Sulla flessibilità, il presidente della Cei dice: «Nessuno può illudersi circa lo stato di disagio o di disperazione legato alla disoccupazione o alla incertezza: la teoria della flessibilità – che può avere le sue ragioni – getta la persona in un clima fluido e inaffidabile. Ci chiediamo: coloro che teorizzano non sono forse i primi ad essere ben sicuri sul piano del proprio lavoro e, forse, del proprio patrimonio?». 

In un passaggio successivo, sempre riferito all’Italia, Bagnasco fa un accenno indiretto alla legge sulle unioni civili: «Moltissimi si domandano perché tanta enfasi e tanto impegno sia stato profuso per altri obiettivi per nulla urgenti. Insieme a molte persone di diverse estrazioni, ribadiamo che la famiglia è la prima forma di società: non può essere paragonata ad alcuna altra forma di unione. Presentare tutto sullo stesso piano – come qualcuno intende – è un errore educativo grave». 

Il cardinale ha poi toccato il tema del fine vita e a partire dal recente caso dell’eutanasia di un minore in Belgio ha affermato: «Il compito vero dello Stato di diritto non è quello di stabilire la vita e la morte, ma – molto più responsabilmente e con impegno concreto – di farsi carico delle situazioni, di non lasciar soli i cittadini specialmente nelle circostanze più drammatiche, come quelle di genitori con figli malati, per accompagnarli e sostenerli in ogni modo».  

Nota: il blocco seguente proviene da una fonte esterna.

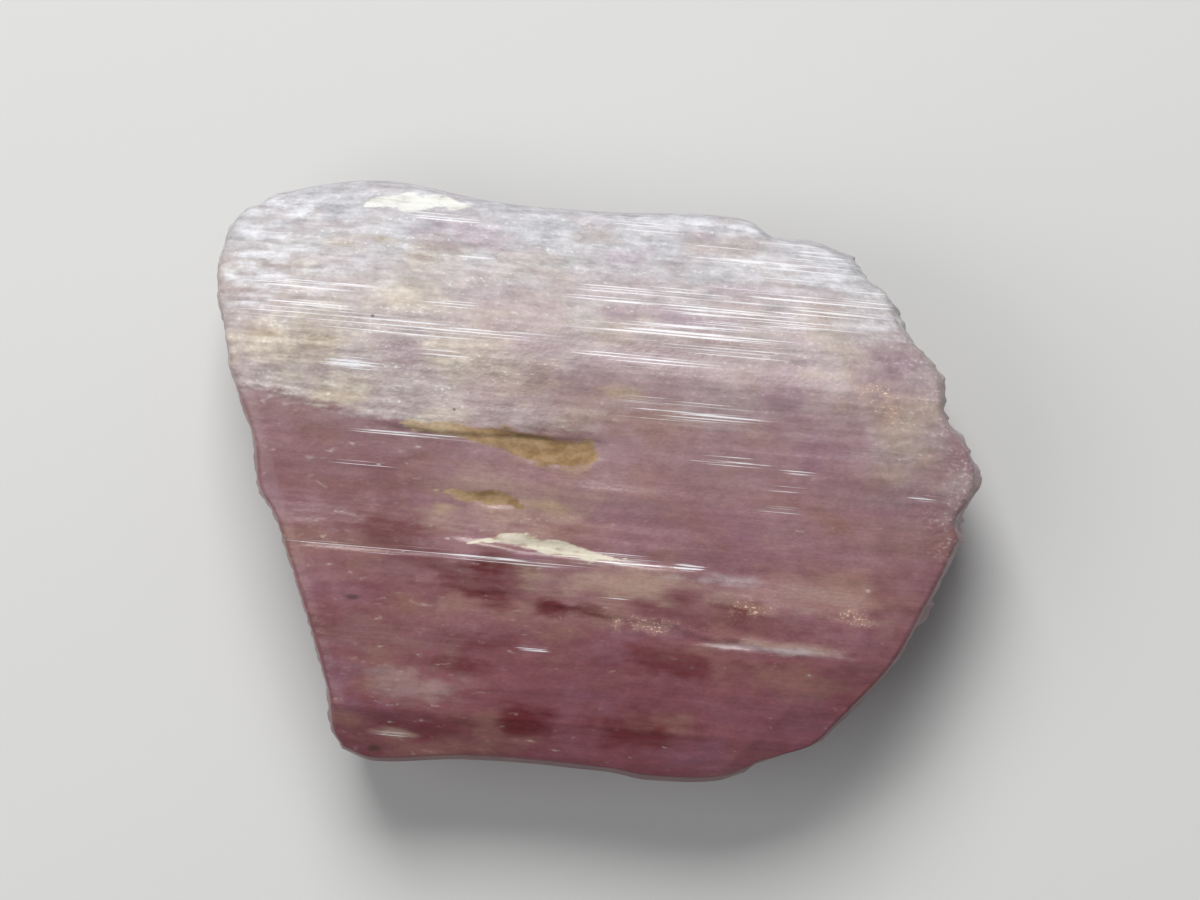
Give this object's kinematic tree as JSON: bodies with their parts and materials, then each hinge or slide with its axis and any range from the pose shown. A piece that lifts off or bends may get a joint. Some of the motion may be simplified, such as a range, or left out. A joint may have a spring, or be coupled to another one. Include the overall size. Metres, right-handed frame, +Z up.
{
  "type": "kunzite crystal",
  "caption": "Rough tabular kunzite crystal, pale lilac and translucent, striated along its length, with a frosted bevel, ledges, clay-stained grooves and etched ends.",
  "frame": {"origin": "on the surface that the crystal rests on, under the middle of its bounding box", "axes": "+X along the striations, towards the scalloped end; +Y across them, towards the frosted bevel; +Z up through the slab, out of its front face"},
  "size_m": [0.043, 0.032, 0.012],
  "materials": {
    "kunzite": "translucent, silky to frosted"
  },
  "bodies": {
    "root": {"kunzite_crystal": "kunzite"}
  },
  "joints": []
}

Una frase è stata infine dedicata al referendum per la modifica della Costituzione, definito «un importante appuntamento». «Come sempre, quando i cittadini sono chiamati ad esprimersi esercitando la propria sovranità – ha detto Bagnasco – il nostro invito è di informarsi personalmente, al fine di avere chiari tutti gli elementi di giudizio circa la posta in gioco e le sue durature conseguenze».